Another two aspects of formulating the problem include the definition of project scope and success metrics. This is the time to ask critical questions such as: What are in scope for this project? Does it include all employee population, or only specific business units, geos, countries, segments? How do we define success? What are the success criteria to be measured? What is the current state, and what will be the future state? What will be the experience of the target users in the future state? Getting clarification to these questions is critical to the Solution Design stage.
B. Solution Design
Once the problem is well formulated, the next step is to design the solution which includes
- Understand the current landscape or existing work in this area, especially those within the company so as to avoid any duplicate effort and potentially build upon existing solutions. In case similar solutions are found in external market, then the question of “buy or build” might need to be discussed with business stakeholders. This step shall also include the feasibility study as well as the sizing of efforts if required by business sponsors
- Identify the data needed for the solution and explore their availability. This step may entail brainstorming sessions with data engineers, data scientists, sponsored users, and business stakeholders. Having people with business domain knowledge to chime in the discussions would be invaluable here. On the other hand, often times data collection turns out to be the most time-consuming step, especially when the data is coming from many different sources with a mixture of database tables, spread sheets, flat files and other heterogeneous formats. The development cycle can be much shortened when the majority data can be automatically pulled from a centralized data repository
- Clean, consolidate and explore the data. At this step, the team will use various tools to search for relationships, trends and patterns to gain deeper understanding of the data, as well as identifying salient features that will help address the business problem from an analytical perspective.
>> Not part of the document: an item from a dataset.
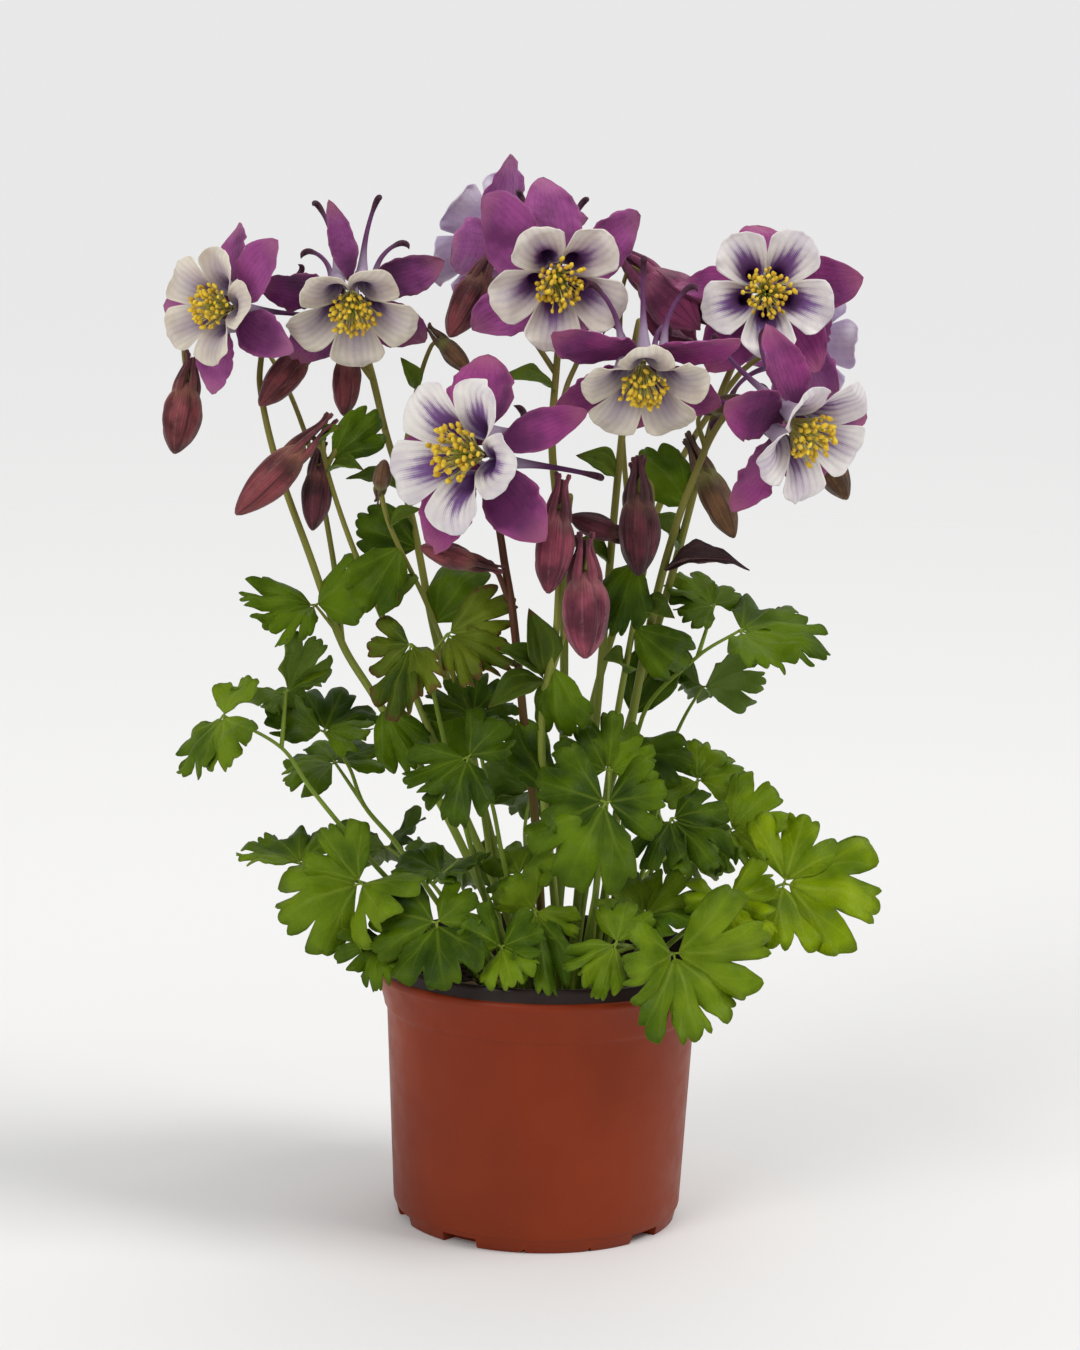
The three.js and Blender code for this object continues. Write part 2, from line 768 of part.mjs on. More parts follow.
// Five cupped petals that hold together at their feet, each drawn back into a spur.
function corolla(bloom) {
  const place = bloomPlace(bloom);
  const half = bloomAxes(bloom).out.multiplyScalar(BLADE / 2);
  const mids = [place(0, 0, PETAL.middle, 0)];
  const spot = ([out, aside, up], side, angle) => mids.push(place(out, side * aside, up, angle)) - 1;
  const petals = [0, 1, 2, 3, 4].map((k) => {
    const angle = bloom.turn + 72 * k;
    const edge = (side) => [PETAL.foot, PETAL.widest, PETAL.lip].map((p) => spot(p, side, angle));
    return {
      angle,
      right: edge(-1),
      left: edge(1),
      notch: spot(PETAL.notch, 0, angle + 36),
      throat: spot(PETAL.throat, 0, angle),
      rib: spot(PETAL.rib, 0, angle),
    };
  });
  const count = mids.length;
  const points = [...mids.map((p) => p.clone().add(half)), ...mids.map((p) => p.clone().sub(half))];
  const triangles = [];
  petals.forEach(({ angle, right, left, notch, throat, rib }, k) => {
    const before = petals[(k + 4) % 5].notch;
    const limb = [[right[0], right[1], rib], [rib, left[1], left[0]],
      [right[1], right[2], rib], [rib, right[2], left[2]], [rib, left[2], left[1]]];
    const hexagon = [0, before, right[0], rib, left[0], notch];
    const outline = [before, ...right, ...[...left].reverse(), notch];
    triangles.push(...limb, ...hexagon.map((from, i) => [throat, from, hexagon[(i + 1) % 6]]));
    triangles.push(...limb.map(([a, b, c]) => [a + count, c + count, b + count]));
    for (let i = 0; i + 1 < outline.length; i += 1) {
      const [a, b] = [outline[i], outline[i + 1]];
      triangles.push([a, a + count, b + count], [a, b + count, b]);
    }
    const first = points.length;
    points.push(...spurRings(place, angle).flat());
    triangles.push(...spurSkin(first, hexagon.map((i) => i + count)));
  });
  return solid(points, triangles);
}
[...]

While examining the data, the team may find the need to add, delete or combine features to create more precisely focused models
- Understand the need of applying additional business rules. If there is indeed such need, then they should be taken into account during this design stage
C. Solution Development
At this stage, numerous analytical and machine learning modeling algorithms are applied to the data to find the best representation of the relationships in the data which will help answer the business questions or address the business needs identified in the first stage. Extensive model building, testing, validation and calibration will be conducted accordingly. Another key area of this development stage is the data quality assurance which ensures the quality of the data at various stages of the development based on both business and analytics requirement.
AI trust has become an increasingly important aspect for any machine learning based solutions. At the end of day, if the end users do not trust the insights, prediction or recommendation produced by the AI solution, they will simply ignore the data. So, how to increase the data transparency, demonstrate the fairness and robustness of the AI output, as well as make the AI decision explainable, become very critical to drive the solution adoption. There are a few tools developed by IBM Research to foster AI trust, including AI Factsheet 360 (https://aifs360.mybluemix.net/), AI Fairness 360 (http://aif360.mybluemix.net), and AI Explainability 360 (http://aix360-dev.mybluemix.net). A lot of good information can be found there.
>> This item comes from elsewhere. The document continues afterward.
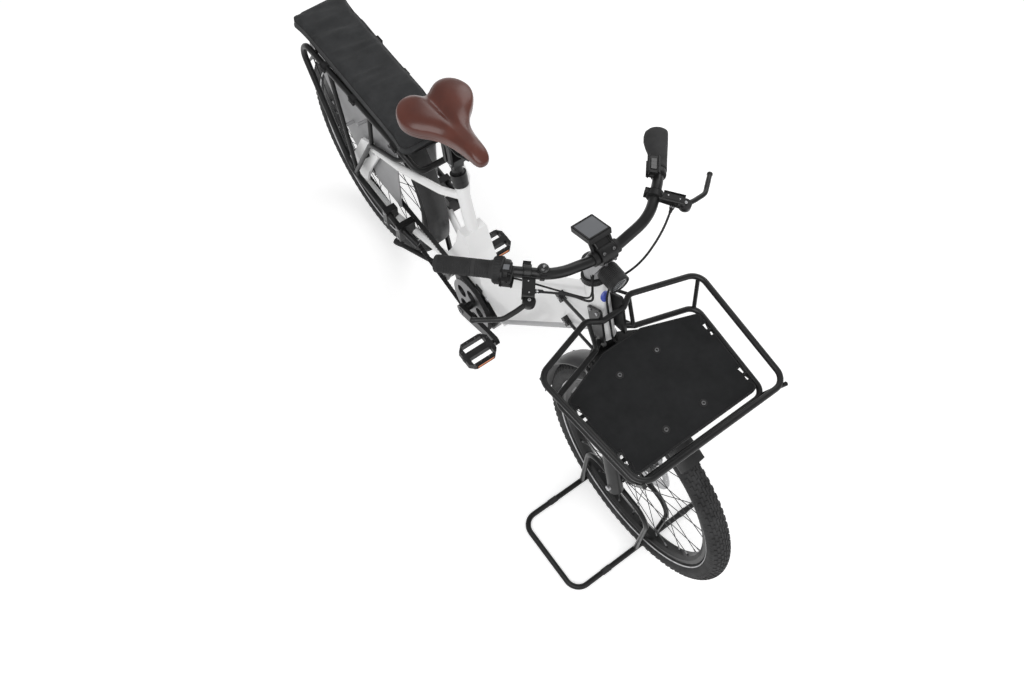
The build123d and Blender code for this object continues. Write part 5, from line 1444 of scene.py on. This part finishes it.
def make_fork_trim():
    """Adjuster caps on the crown, wiper seals, foot bolts and the caps of both axles."""
    seals, black = Shape(), Shape()
    cap = [(0.0138, -0.001), (0.0146, 0.0), (0.0146, 0.0024), (0.0130, 0.0042), (0.0060, 0.0046)]
    seal = [(0.0165, -0.002), (0.0212, -0.001), (0.0214, 0.0030)]
    seal += [(0.0196, 0.0046), (0.0188, 0.0080), (0.0164, 0.0090)]
    for side in (-1, 1):
        x = side * LEG_X
        centre = on_steering(x, -FORK_OFFSET, CROWN_TOP)
        black.revolve(cap, centre, steer_up, 36)
        for k in range(10):
            angle = 2 * math.pi * k / 10
            way = ACROSS * math.cos(angle) + steer_back * math.sin(angle)
            knurl = centre + way * 0.0148 + steer_up * 0.0014
            black.block(knurl, (0.0022, 0.0022, 0.0026), way, steer_up, 0.0006, 1)
        leg = touch("fork_lowers", on_steering(x + side * 0.004, -FORK_OFFSET, 0.6), -steer_up)[0]
        if leg is not None:
            height = (leg - steer_origin).dot(steer_up)
            seals.revolve(seal, on_steering(x, -FORK_OFFSET, height), steer_up, 40)
        black.bolt_on("fork_lowers", on_steering(x, -FORK_OFFSET, -0.3), steer_up, 0.0060, 0.0030)
    seals.make("fork_wiper_seals", GRIP, "steering")
    black.make("fork_caps", GLOSS, "steering", 35, "black_paint")
    front_cap = [(0.0066, -0.001), (0.0072, 0), (0.0072, 0.0016), (0.0060, 0.0022), (0.0036, 0.0022)]
    front_cap += [(0.0034, 0.0006), (0.0003, 0.0006)]
    rear_cap = [(0.0098, -0.001), (0.0104, 0), (0.0104, 0.0014), (0.0084, 0.0022), (0.0050, 0.0022)]
    rear_cap += [(0.0046, 0.0006), (0.0003, 0.0006)]
    for name, body, wheel, profile in (
        ("front_axle", "steering", front, front_cap),
        ("rear_axle", "frame", rear, rear_cap),
    ):
        caps = Shape()
        for side, corner in zip((-1, 1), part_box(name)):
            caps.revolve(profile, (corner.x, wheel.y, wheel.z), ACROSS * side, 28, (4, 5))
        caps.make(name + "_caps", STEEL, body)


def make_caliper_trim(node, body):
    low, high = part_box(node)
    centre = (low + high) / 2
    steel = Shape()
    for share in (-0.28, 0.28):
        start = (high.x + 0.2, centre.y + share * (high.y - low.y), centre.z)
        steel.bolt_on(node, start, -ACROSS, 0.0042, 0.0022)
    steel.bolt_on(node, centre + UP * 0.3, -UP, 0.0034, 0.0024)
    steel.make(node + "_bolts", STEEL, body)


def make_stand_trim():
    feet, steel, pads = Shape(), Shape(), Shape()
    pivot = Vector(joints["kickstand_fold"]["pos_m"])
    foot = [(0.0082, -0.028), (0.0092, -0.0275), (0.0098, -0.020), (0.0104, -0.006), (0.0104, -0.001)]
    foot += [(0.0092, 0.0016), (0.0003, 0.0020)]
    for side in (-1, 1):
        leg = [v.co for v in nodes["kickstand"].data.vertices if v.co.x * side > 0]
        tip_y = max(p.y for p in leg)
        tip = average([p for p in leg if p.y > tip_y - 0.006])
        along = (tip - Vector((side * 0.017, pivot.y + 0.030, tip.z))).normalized()
        feet.revolve(foot, tip, along, 32)
        for k in range(3):
            feet.revolve(bead(0.0098, 0.0012, 0.0008), tip - along * (0.007 + 0.004 * k), along, 32)
    feet.make("kickstand_feet", GRIP, "kickstand")
    side_bolts(steel, "kickstand_mount", ((pivot.y, pivot.z),), 0.0072, 0.0032)
    steel.make("kickstand_pivot_bolts", STEEL, "frame")
    low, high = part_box("floor_stand")
    bar = 0.008
    pad = sleeve(0.0078, 0.0091, 0.014, 0.0005)
    for x in (low.x * 0.55, high.x * 0.55):
        for y, sign in ((low.y, -1), (high.y, 1)):
            place = touch("floor_stand", (x, y + sign * 0.3, bar), REARWARD * -sign)[0]
            if place is not None and abs(place.y - y) < 0.004:
                pads.revolve(pad + pad[:1], (x, y - sign * bar, bar), ACROSS, 28)
    pads.make("floor_stand_sleeves", GRIP, "steering")


def make_saddle_trim():
    """Pivot bolts of the links under the saddle."""
    steel = Shape()
    spots = [(y, z) for y in (0.140, 0.160, 0.180, 0.200, 0.220) for z in (0.780, 0.850)]
    side_bolts(steel, "saddle_clamp", spots, 0.0034, 0.0022, 0.9, (0.02, 0.034))
    steel.make("saddle_link_bolts", STEEL, "frame")


make_frame_trim()
make_badge()
make_motor_bracket_trim()
make_front_board_trim()
make_rear_rack_trim()
make_guard_trim("front", "steering", 2, 104, False)
make_guard_trim("rear", "frame", 39, 180, True)
make_fork_trim()
make_caliper_trim("front_brake_caliper", "steering")
make_caliper_trim("rear_brake_caliper", "frame")
make_stand_trim()
make_saddle_trim()


# ---------------------------------------------------------------- stage, light and camera
FLOOR_SIZE = 40
FLOOR_LEVEL = -0.0005
FLOOR_LIFT = 0.42
FLOOR_FADE_START = 2.2
FLOOR_FADE_END = 7.0
WORLD_LIGHT = 0.45
CAMERA_PLACE = (-0.817, -1.051, 2.647)
CAMERA_LENS = 32.42
CAMERA_HEADING = Vector((0.6475, 0.762, 0)).normalized()
CAMERA_DIP = math.radians(62.6)
CAMERA_ROLL = math.radians(4.71)


def make_stage():
    """A pale floor that shows white to the camera and in reflections, and keeps the shadows."""
    bpy.ops.mesh.primitive_plane_add(size=FLOOR_SIZE, location=(0, 0, FLOOR_LEVEL))
    floor = bpy.context.object
    floor.name = "floor"
    look = Nodes("pale_floor", Base_Color=(0.86, 0.86, 0.86, 1), Roughness=0.75)
    rays = look.add("ShaderNodeLightPath").outputs
    seen = look.math("ADD", rays["Is Glossy Ray"], rays["Is Transmission Ray"])
    seen = look.math("ADD", rays["Is Camera Ray"], seen)
    # it brightens with distance until it meets the white world at the horizon
    distance = look.add("ShaderNodeVectorMath", operation="LENGTH")
    look.link(look.add("ShaderNodeNewGeometry").outputs["Position"], distance.inputs[0])
    lift = look.add("ShaderNodeMapRange", interpolation_type="SMOOTHSTEP", To_Min=FLOOR_LIFT, To_Max=1.0)
    lift.inputs["From Min"].default_value = FLOOR_FADE_START
    lift.inputs["From Max"].default_value = FLOOR_FADE_END
    look.link(distance.outputs["Value"], lift.inputs["Value"])
    glow = look.add("ShaderNodeEmission", Color=(1, 1, 1, 1))
    look.link(look.math("MULTIPLY", seen, lift.outputs["Result"]), glow.inputs["Strength"])
    both = look.add("ShaderNodeAddShader")
    look.link(look.shader.outputs[0], both.inputs[0])
    look.link(glow.outputs[0], both.inputs[1])
    look.link(both.outputs[0], look.tree.nodes["Material Output"].inputs["Surface"])
    floor.data.materials.append(look.material)


def make_world():
    """Even light from all round, seen as white by the camera and through glass."""
    world = bpy.data.worlds.new("studio")
    bpy.context.scene.world = world
    world.use_nodes = True
    tree = world.node_tree
    background = tree.nodes["Background"]
    background.inputs["Color"].default_value = (1, 1, 1, 1)
    rays = tree.nodes.new("ShaderNodeLightPath")
    seen = tree.nodes.new("ShaderNodeMath")
    seen.operation = "MAXIMUM"
    tree.links.new(rays.outputs["Is Camera Ray"], seen.inputs[0])
    tree.links.new(rays.outputs["Is Transmission Ray"], seen.inputs[1])
    level = tree.nodes.new("ShaderNodeMapRange")
    level.inputs["To Min"].default_value = WORLD_LIGHT
    level.inputs["To Max"].default_value = 1.0
    tree.links.new(seen.outputs[0], level.inputs["Value"])
    tree.links.new(level.outputs["Result"], background.inputs["Strength"])


def area_light(name, place, target, size, power):
    data = bpy.data.lights.new(name, "AREA")
    data.shape = "RECTANGLE"
    data.size, data.size_y = size
    data.energy = power
    lamp = bpy.data.objects.new(name, data)
    bpy.context.scene.collection.objects.link(lamp)
    lamp.location = place
    lamp.rotation_euler = (Vector(target) - Vector(place)).to_track_quat("-Z", "Y").to_euler()


def make_camera():
    """Looks down steeply from the front right."""
    data = bpy.data.cameras.new("camera")
    data.sensor_width = 36.0
    data.lens = CAMERA_LENS
    camera = bpy.data.objects.new("camera", data)
    bpy.context.scene.collection.objects.link(camera)
    camera.location = CAMERA_PLACE
    look = CAMERA_HEADING * math.cos(CAMERA_DIP) - UP * math.sin(CAMERA_DIP)
    right = look.cross(UP).normalized()
    top = right.cross(look)
    rolled_right = right * math.cos(CAMERA_ROLL) + top * math.sin(CAMERA_ROLL)
    rolled_top = top * math.cos(CAMERA_ROLL) - right * math.sin(CAMERA_ROLL)
    camera.rotation_euler = Matrix((rolled_right, rolled_top, -look)).transposed().to_euler()
    bpy.context.scene.camera = camera


make_stage()
make_world()
make_camera()
area_light("key", (-1.6, -1.2, 3.4), (0, 0, 0.4), (2.6, 2.6), 60)
area_light("fill", (2.6, 1.2, 2.8), (0, 0, 0.5), (2.4, 2.4), 34)
area_light("front_fill", (0.4, -3.4, 1.6), (0, 0, 0.5), (2.2, 1.6), 16)
bpy.context.scene.view_settings.view_transform = "Standard"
The last step of this stage is to interpret the insights in a business context, share and validate them with business stakeholders. The information gathered from AI Trust assessment would be very helpful during such review.
D. Solution Deployment
This is the stage where we take the developed solution and derived insights, and put them into action using repeatable and automated processes. Campaigns and enablement sessions to target user groups are good ways to raise the awareness of solution which ultimately drives the solution adoption. On the other hand, integrating the solution into existing operational flows is another great and in fact, preferred way to drive its use and achieve business outcome. Sometimes, certain level of change management would be necessary to include the analytics results into a prior process, and a strong support and endorsement from the business sponsors and stakeholders would make this process a bit easier and faster.
Note that there might be a need for a Solution Pilot stage right after the development, to validate the solution in a relatively small scope setting before scaling it up. Once the team is confirmed that the pilot outcome indeed meets the predefined success criteria along with business stakeholders’ approval, then it can move onto the solution deployment stage.
After the solution is deployed and in use, its performance needs to be monitored, usage to be tracked and feedback to be collected, so as to support any potential solution adjustment and enhancement in the future. On the other hand, if indeed severe defects or serious performance issues are identified, then the team may need to go back to the solution development stage.
E. Success Measurement
Once the solution is successfully deployed and its usage been continuously tracked, it is time to measure success. The success metrics defined during the Problem Formulation stage would be measured and reported at this stage. Other metrics could include the ROI in terms of cost saving or revenue generation, as well as NPS based on feedback.
F. Solution Maintenance & Enhancement
Once the solution is in a steady state, it can be transitioned into a BAU mode. It is also the time to streamline/automate the process as much as possible to make it more efficient with minimal maintenance or human intervention. Periodic model refreshes will also happen during this stage.
Moreover, with continuous monitoring and measurement of the model performance based on standardized metrics, the team should continuously assess the validity and effectiveness of the solution to examine whether it still meets the current business needs. If a gap is identified, then the model needs to be enhanced and recalibrated. This may bring the cycle back to solution development, or even to solution design in case that the business needs have evolved over time, existing data source is no longer valid, or new data becomes available. This ultimately makes the lifecycle management an iterative process.
G. Solution Sunset
In the event that the original business need is no longer valid, a new solution has been developed with enhanced capability, or the clients have moved on, the existing solution will no longer be needed, and it is time to retire the model.
Having reviewed the end-to-end analytics lifecycle, I do want to point out a few things that could potentially complicate, slow down or even derail this whole process.
- The needed data sources might be scattered across the entire organization, require very manual collection and consolidation, or with very strict access due to its privacy and sensitivity, or even confidential thus cannot be shared
- The built of AI trust in the data insights is lagging behind and the target users have concerns about the validity and ethics in the insights
- The business might be slow to leverage the insights in the target business use case, or the target users do not value such insights and choose to ignore them for any decision-makings
- The integration of analytics into existing workflows might require a lot of change management touching upon different user personas
To avoid or mitigate some of the above pitfalls, below are some suggestions:
- Build a very clear use case with estimated ROI
- Gain very strong support from the business sponsors and stakeholders
- Co-create solution with sponsored users through design thinking sessions and keep them in the loop for the entire analytics lifecycle
- Develop the solution in an agile way
Good luck, and enjoy the management of the analytics lifecycle!